Figure 1: Energy sources for DH generation in Sweden in 2019. Total: 53.0 TWh
Source: Swedenergy (Energiföretagen), Sweco analysis
Today, industrial waste heat is used in district heating networks in about 80 locations in Sweden. Waste heat collaborations are relevant for cities of any size, like Oxelösund with 12 thousand inhabitants or Göteborg with a population of over half a million people. DH systems of any size can be designed to use any share of waste heat, irrespective of the network size. The range is from district heating networks, in which waste heat accounts for almost all district heating production, to district heating networks with less than one per cent waste heat in the district heating generation mix. There are large cities where industrial waste heat accounts for a large share. For example, Göteborg’s DH system uses the largest quantity of waste heat in Sweden, 1.1 TWh, which accounts for 30% of its DH generation mix.
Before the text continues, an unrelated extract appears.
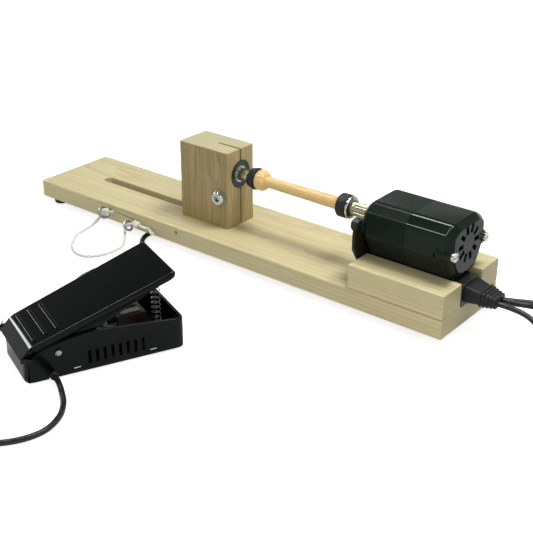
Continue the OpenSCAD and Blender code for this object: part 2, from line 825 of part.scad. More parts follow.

Table 1: Examples of waste heat collaborations in Sweden
|Settlement||Population||Heat energy for DH (GWh/a)||Share of waste heat (%)||Origin of waste heat|
|Göteborg||580 000||3 650||30%||Various, mainly oil refineries|
|Varberg||65 000||190||70%||Pulp and paper industry|
|Luleå||50 000||890||84%||Steel industry|
|Bromölla||13 000||50||100%||Ceramic industry|
|Oxelösund||12 000||100||98%||Steel industry|
Source: Swedenergy (Energiföretagen), Sweco analysis
Which industries can be sources of waste heat? The short answer is – more than anyone would guess! Waste heat can be sourced everywhere from large industries, such as paper mills, refineries and chemical industries, to small local industries, such as bakeries, foundries and printing houses. Even heat sources that operate at lower temperatures, for example data centres and shopping malls, can be used in district heating. These industries are common not only in Sweden but also in other countries. Using recycled energy in the form of waste heat is the whole idea behind district heating.
The substantial achievements with waste heat in Sweden are a result of successful collaborations between DH companies and industry. Typically, an industry sells its excess heat, and a DH company purchases this resource in order to generate DH to further retail it to customers. For industry, this collaboration means an additional line of income that can be an important factor in ensuring its industrial products are competitive. DH companies typically see this collaboration as a way of reducing costs for their business. Finally, the waste heat collaboration is an important factor for both industry and DH companies in achieving their environmental goals because utilising waste heat allows for the generation of district heating without adding any new fuels to the system. Knowing these advantages, waste heat collaborations are also well supported by local municipalities.
DH customers have a definite advantage if their heating companies use a waste heat resource. First of all, they get a cleaner environment. Second, people living in a neighbourhood with waste heat collaboration benefit from a more competitive industry that is likely to offer more jobs and contribute greater tax payments to the local community. Finally, waste heat collaboration can be the reason behind lower DH tariffs. A good example is Luleå, a Swedish town with 50 thousand inhabitants, located almost in the Arctic Circle. Luleå’s DH tariff is roughly half of the top-priced DH network in Sweden, despite its harsh climate and distant location. The explanation for this low DH price is a well-established collaboration between the Luleå DH company and the local steel industry SSAB, which provides 84% of the district heat for this network.
However, sometimes it turns out that a relevant industry is too far away from a district heating network. In this case, it may be too expensive to establish a collaboration. In some cases, an industry may also have difficulties guaranteeing waste heat supply at a level that is acceptable to a DH company, in which case there will be no cooperation.
There is a significant potential for waste heat utilisation in Ukraine, and it is not limited to sites with energy-intensive industries.
The SUDH team works on two projects aimed at waste heat utilisation, currently these projects are on a feasibility study stage.
The Sweden-Ukraine DH programme (SUDH) supports district heating in Ukraine to improve the technical standards and competitiveness of district heating while reducing its environmental impact. We can see that there are great potential opportunities for using industrial waste heat to supply Ukrainian district heating networks. There is significant potential for waste heat usage in Ukraine, and it is not limited only to sites with energy-intensive industries like steel manufacturing. Ukrainian industries need an extra source of income to increase the competitive advantage of their products, DH companies need cheaper and more sustainable sources of heat, and Ukrainian DH customers need cleaner and cheaper heat sources. We are therefore making a special effort to demonstrate the possibility of using industrial waste heat in SUDH projects.
Currently, SUDH team is working on two cases that can become examples of cooperation between private sector industries and municipal DH companies for the purpose of waste heat utilisation. This is an unprecedented collaboration in Ukraine.